PROBLEM TO WORK ON: In the listing below, locate the lines that hold "frame" and copy them.

INFORMATION SUPPLIED:
[start]
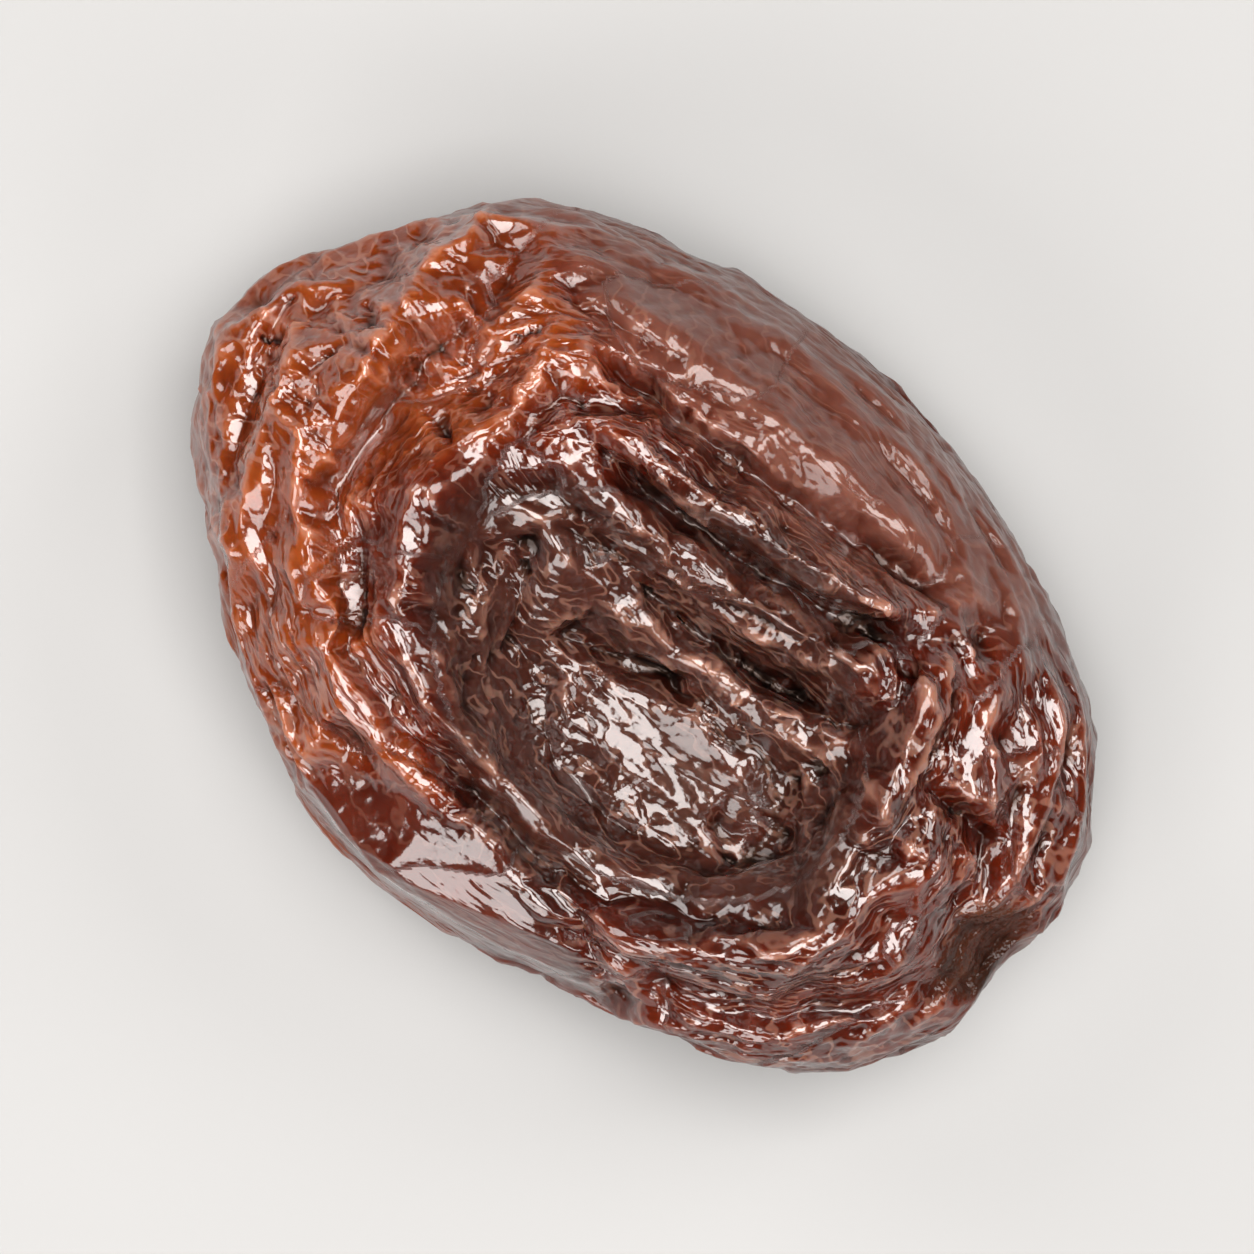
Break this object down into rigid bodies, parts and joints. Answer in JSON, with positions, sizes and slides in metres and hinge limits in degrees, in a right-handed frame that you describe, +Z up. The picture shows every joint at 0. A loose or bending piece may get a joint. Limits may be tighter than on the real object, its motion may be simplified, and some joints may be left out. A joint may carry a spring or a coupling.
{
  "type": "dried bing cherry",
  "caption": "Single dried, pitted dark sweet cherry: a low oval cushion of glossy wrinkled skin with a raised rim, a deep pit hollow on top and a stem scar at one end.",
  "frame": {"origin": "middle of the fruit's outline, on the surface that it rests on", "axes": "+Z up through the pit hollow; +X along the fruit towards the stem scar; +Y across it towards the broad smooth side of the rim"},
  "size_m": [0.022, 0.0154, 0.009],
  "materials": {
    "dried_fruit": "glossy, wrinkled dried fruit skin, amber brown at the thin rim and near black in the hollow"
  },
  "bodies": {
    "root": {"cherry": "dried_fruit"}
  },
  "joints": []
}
[end]
TASK RESULT:
Break this object down into rigid bodies, parts and joints. Answer in JSON, with positions, sizes and slides in metres and hinge limits in degrees, in a right-handed frame that you describe, +Z up. The picture shows every joint at 0. A loose or bending piece may get a joint. Limits may be tighter than on the real object, its motion may be simplified, and some joints may be left out. A joint may carry a spring or a coupling.
  "frame": {"origin": "middle of the fruit's outline, on the surface that it rests on", "axes": "+Z up through the pit hollow; +X along the fruit towards the stem scar; +Y across it towards the broad smooth side of the rim"},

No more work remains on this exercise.